Fast forward a few years, and these young upstarts have very quickly made inroads into the market monopoly you used to have. In fact, they’re doing so well that they have rapidly grown into your main competitors, and quite a few of your traitorous employees have jumped ship.


“The people have always loved, and will continue loving the archaic, obsolete system that our business model is based on, and they will keep coming back!”, you tell yourself once again.

You enlist the help of your friends in high places to ensure government action is taken against your competitors. “You help me, I help you”, you say, as you sensually massage their palms. After all, everyone’s in the business of helping each other, in this country. Your sensual palm massages work wonders, and government officials begin clamping down on your competitors. Their employees are arrested and fined, while their equipment is confiscated on the grounds of not having the appropriate paperwork.

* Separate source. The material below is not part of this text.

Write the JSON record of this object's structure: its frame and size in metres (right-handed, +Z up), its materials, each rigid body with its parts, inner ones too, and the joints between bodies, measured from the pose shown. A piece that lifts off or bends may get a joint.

However, this only drives public support to your competitors. The public sympathizes with their employees, believing them to be honest citizens only trying to make a living. “Why can they not say the same of us?” you ask yourself. 

You embark on a nationwide campaign to win back the hearts, minds, and wallets of your formerly loyal customers. You stage a street protest to gain the attention and support of the public. “If we can create enough of a public spectacle that disrupts enough of our former, current, and potential customers’ lives, they will see how much of a nuisance our competitors are to us, – and they will become loyal to us”, you say to yourself. You and your employees block off one of the most important roads in downtown, creating one of the worst traffic jams in recent times. You achieve your goal of creating a media spectacle, drawing in coverage from countless media outlets. Your actions even make regional news! You feel proud.

Surprisingly, public goodwill and support of your company takes nosedive. Who would’ve thought that inconveniencing people would make them dislike you? Surely this would’ve opened their eyes to your plight? 

Despite all your actions, your revenue and profits keep slipping. Unrest begins to spread within your company. Several of your loyal, disgruntled employees decide to take matters into their own hands, following the advice of the wise words “If you can’t beat ‘em…beat ‘em”. Video evidence begins surfacing online of your employees physically attacking your competitors and vandalizing their equipment. Some of the videos are even proudly posted online by your employees themselves. Their brilliance ensures that the news of your struggles are broadcasted to the whole world via the internet, and you believe this is sure to help you gain sympathy and support in the eyes of your customers.

Yet once again, the public frowns upon you and your employees’ actions. Public opinion of your company drops once again, causing more customers to flock to your competitors.

Evidently, your sensual palm massages weren’t good enough. You as many of your friends, family, and employees, and march on parliament to demand that the government hears of how these young upstarts destroyed your rezeki with their superior product, modern equipment, and lower prices. How dare they challenge your decades-old monopoly on the industry?



How dare they. 

Despite your demands for government action, little is done. “The democratic process takes time,” they tell you as you see your revenues drop ever lower. 

In a final act of desperation, you decide that yet another street protest is needed to bring your plight to the attention of the public. “Surely,” you tell yourself, “if we can create enough of a public spectacle that disrupts enough of our former customers’ lives, their eyes will be opened to our struggles, and they will become loyal to us once more”.

And yet, at no given point during your struggles, do you decide to improve your product, upgrade your equipment, or improve your customer service.

“The people have always loved, and will continue loving the archaic, obsolete system that our business model is based on, and they will keep coming back!”, you tell yourself one last time.